Leslie-Charteris-crimezine

Saint creator Leslie Charteris (left) with Saint actor Roger Moore

The Saint has returned a number of times of course Crimeziners, so it is small wonder that those nice people at the crimetastic Hodder imprint Mulholland books have decided that Leslie Charteris’ super sleuth should return once again.

Mullholland will be making 35 titles Saint titles available as e-books. The first batch of titles will be released on 6th December 2012, with Enter the Saint, The Saint Closes the Case, The Avenging Saint and Featuring the Saint all published in e-book and paperback, priced £8.99. Mulholland will then release four or five titles each month through to July 2013.

The books will have new introductions by famous thriller writers, with the introduction to Enter the Saint to be written by Patricia Charteris-Higgins, the author’s daughter. Ian Dickerson, who runs The Saint fan club and moderates a number of Saint internet forums, is also compiling extra material to run in the e-books, to give the novels context.

No doubt many Crimeziners will be familiar with the Roger Moore and Ian Ogilvy incarnations of the Saint character on television, but the genesis of the Saint started many years before in the 1920’s.

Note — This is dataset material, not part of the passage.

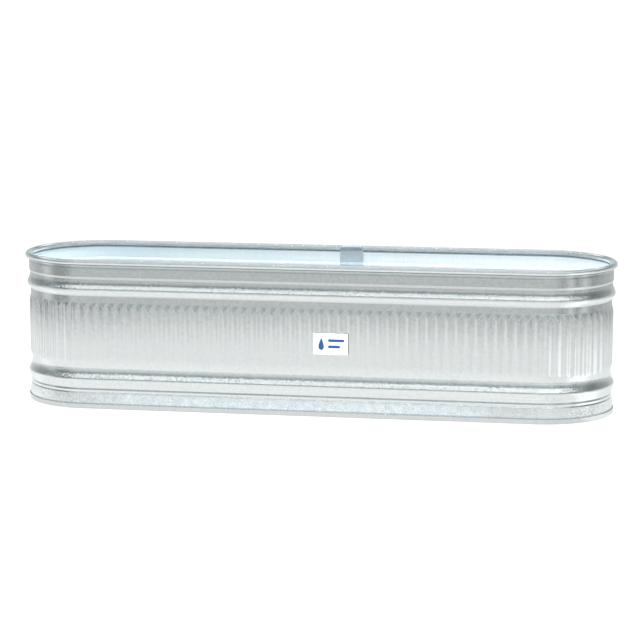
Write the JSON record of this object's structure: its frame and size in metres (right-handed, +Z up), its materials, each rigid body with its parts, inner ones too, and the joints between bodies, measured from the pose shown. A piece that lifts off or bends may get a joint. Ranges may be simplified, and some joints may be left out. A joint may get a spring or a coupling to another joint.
{
  "type": "stock trough",
  "caption": "Round-end galvanised steel trough with a fluted wall, two swaged beads, rolled rim, seamed floor and a screw-in drain plug at one end.",
  "frame": {"origin": "on the ground, under the middle of the trough", "axes": "+X along the trough's length, +Y towards the long wall with the welded seam, +Z up"},
  "size_m": [2.4378, 0.6103, 0.6103],
  "materials": {
    "galvanised_wall": "bright hot-dip galvanised sheet with fine spangle",
    "galvanised_floor": "hot-dip galvanised sheet with visible spangle",
    "tube_steel": "zinc-coated tube",
    "zinc_paint": "dull brushed zinc-rich paint",
    "sealant": "matte tooled sealant",
    "brass_fitting": "machined brass",
    "plated_washer": "zinc plated",
    "rubber_gasket": "matte rubber",
    "plug_plastic": "moulded plastic",
    "label_film": "printed white film"
  },
  "bodies": {
    "tank": {"wall_front": "galvanised_wall", "wall_right_end": "galvanised_wall", "wall_rear": "galvanised_wall", "wall_left_end": "galvanised_wall", "floor_sheet": "galvanised_floor", "floor_seam_sealant": "sealant", "rim_tube": "tube_steel", "rim_splice": "tube_steel", "zinc_paint_inside": "zinc_paint", "zinc_paint_outside": "zinc_paint", "label_sheet": "label_film", "drain_bushing": "brass_fitting", "drain_outer_gasket": "rubber_gasket", "drain_inner_gasket": "rubber_gasket", "drain_washer": "plated_washer", "drain_lock_nut": "brass_fitting"},
    "plug_seal": {"drain_plug_seal": "rubber_gasket"},
    "drain_plug": {"drain_plug": "plug_plastic"}
  },
  "joints": [
    {"name": "plug_travel", "type": "slide", "parent": "tank", "child": "plug_seal", "axis": [-0.766, 0.6428, 0], "range_m": [0, 0.01386]},
    {"name": "plug_unscrew", "type": "hinge", "parent": "plug_seal", "child": "drain_plug", "pos_m": [-1.13692, 0.18705, 0.06], "axis": [-0.766, 0.6428, 0], "range_deg": [0, 2160]}
  ],
  "couplings": [
    {"joint": "plug_travel", "follows": "plug_unscrew", "m_per_rad": 0.00036749}
  ]
}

Charteris an English writer of Chinese extraction, moved to the United States in 1932 by this time he had already written at least ten Saint novels, and the Saint character quickly began appearing in Black Mask Magazine, Double Detective and Ellery Queen’s Mystery Magazine.

Leslie Charteris was one of the most prolific crime fiction authors of all time, he wrote over forty books himself, The Saint in the Sun 1963 was the last he wrote alone, but once collaborations are thrown into the mix, the number of Saint books rockets to over a hundred. Charteris also worked as a screenwriter for Paramount Pictures. He wrote the George Raft classic Midnight Club and also scripted the Sherlock Holmes Radio series, featuring Basil Rathbone and Nigel Bruce.

Due to the Chinese Exclusion Act, Charteris had problems becoming a US citizen and although he was finally accepted as American. He returned to England, where he died in 1993 aged 85.